A Layman's Reading of The Design Way: "The First Tradition"

I am in design school, but I am not a designer. As I plow through stacks of assigned readings, my non-designerly brain is straining to distill erudite works into comprehensible nuggets. And entertain itself late at night. Here goes... Reading #1: The Design Way Chapter 1: The First Tradition

Everything kickass in human history that someone did on purpose should be considered design. And the geniuses who achieved these things should be called designers but probably weren't because the world has never fully appreciated the awesomeness that is design. (Note to future-designer self: Create an experienced reality to fix this!)

Imagine something that doesn't yet exist, then make it: that's design.

Designers can't know the full impact of their creations ahead of time. They're not God, duh. But their creations can still have large-scale impact, either good or bad.

Why do we design? To survive, to improve, to develop, to create. And because we can. Designing gives us a sense of control over our lives and an opportunity to move closer ourselves to perfection.

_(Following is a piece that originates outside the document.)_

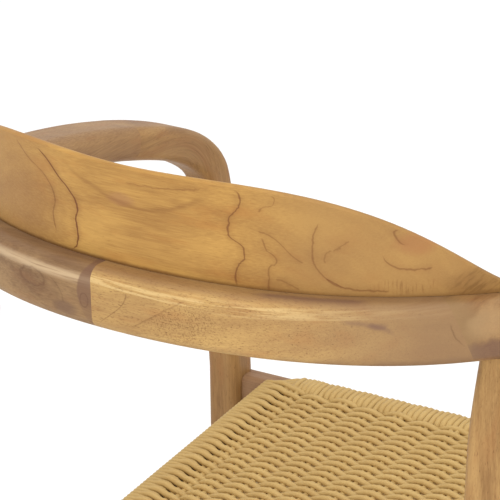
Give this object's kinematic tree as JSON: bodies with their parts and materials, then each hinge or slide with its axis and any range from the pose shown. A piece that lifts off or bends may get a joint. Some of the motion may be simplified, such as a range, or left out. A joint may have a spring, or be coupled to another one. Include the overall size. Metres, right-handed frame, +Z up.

Back in Plato's day, thought was hot, and manual labor was not. This situation didn't bode well for design, which unites thinking and making. The situation today isn't much better. Consider: we still distinguish between blue-collar and white-collar work. Does maintaining this distinction serve us?

The pre-Socratic era had the idea of design broken down into useful chunks, but by the middle ages, it had become oversimplified to the point where people mostly abandoned design as an answer as they struggled to deal with the changes taking place around them.

Nowadays, people react to problems in their lives by trying to solve them. But some problems cannot be effectively solved with a problem-focused mindset. They are part of a larger system that cannot be optimized by ignoring all but one or two of the revelant variables.

Design wisdom combines reason with observation, reflection, imagination, action, and production. Being design-wise means you can shift from an analog experience of life, to a digital or analytic perspective of the world, and back again.

Agents of change: chance, necessity, and (design buzzword...) intention.

"Design utilizes a process of composition, which pulls a variety of elements into relationship with one another, forming a functional assembly that can serve the purposes and intentions of diverse populations of human beings." (pulled verbatim because this sentence did interesting things to my brain)

A designer should critically analyze the nature of design. Think and practice with intention. Spread the word.